In most transportation planning applications, the systematic utility is given as a **linear in parameters** function.

This means that the functional form of $V_{ti}$ for decision maker $t$ and alternative $i$ looks like

$$
V_{ti} = X_{ti} \beta_{i} = \sum_{k=1}^{K} X_{tik} \beta_{ik}
$$

You may recall from the `statsmodel` package that in order to include a y-intercept or constant term in the model, it was necessary to explicitly add a column of all 1's to the dataframe.  The same is generally true when expressing the utility function for a discrete choice model like this.

One important feature to keep track of here that is different from an ordinary least squares linear regression model: **only the differences in utility matter**.

This means that *something* needs to induce some differences in the systematic utility between alternatives.  That *something* can be:

- differences in the observed $X$ data values (e.g. the travel time is different for different modes), or
- differences in the $\beta$ parameter values across modes, or
- both.

It is important to pay attention to instances where observed data values do *not* vary across modes, and ensure
that the parameters *do* vary in those instances.  These are sometimes called alternative-specific variables.

(Yes, this is ironic, because the variables themselves are in fact not specific to the alternative.)

## Independence of Irrelevant Alternatives (IIA)

One important property of the MNL model is "Independence of Irrelevant Alternatives".

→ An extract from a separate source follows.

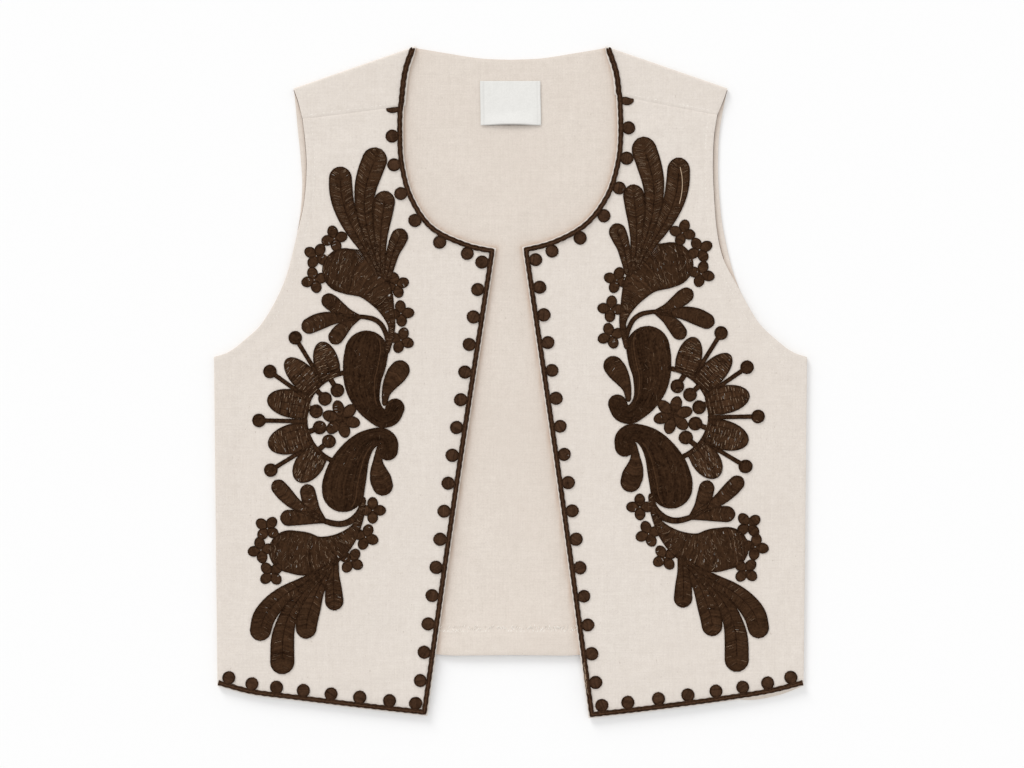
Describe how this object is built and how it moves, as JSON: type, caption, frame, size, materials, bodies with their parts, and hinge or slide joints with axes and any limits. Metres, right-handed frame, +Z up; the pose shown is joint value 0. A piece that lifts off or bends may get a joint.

This refers to the fact that the ratio of choice probabilities between pairs of alternatives is independent of the availability or attributes of other alternatives.

$$
\frac{\Pr(i)}{\Pr(k)} = \frac{\exp(V_i)}{\sum_j \exp(V_j)}\frac{\sum_j \exp(V_j)}{\exp(V_k)}
=\frac{\exp(V_i)}{\exp(V_k)} = \exp(V_i - V_k)
$$


How reasonable is this outcome?  In a lot of cases, not very reasonable at all.  In a later section, we'll look at the "nested multinomial logit" or "nested logit" model, which solves some of these issues.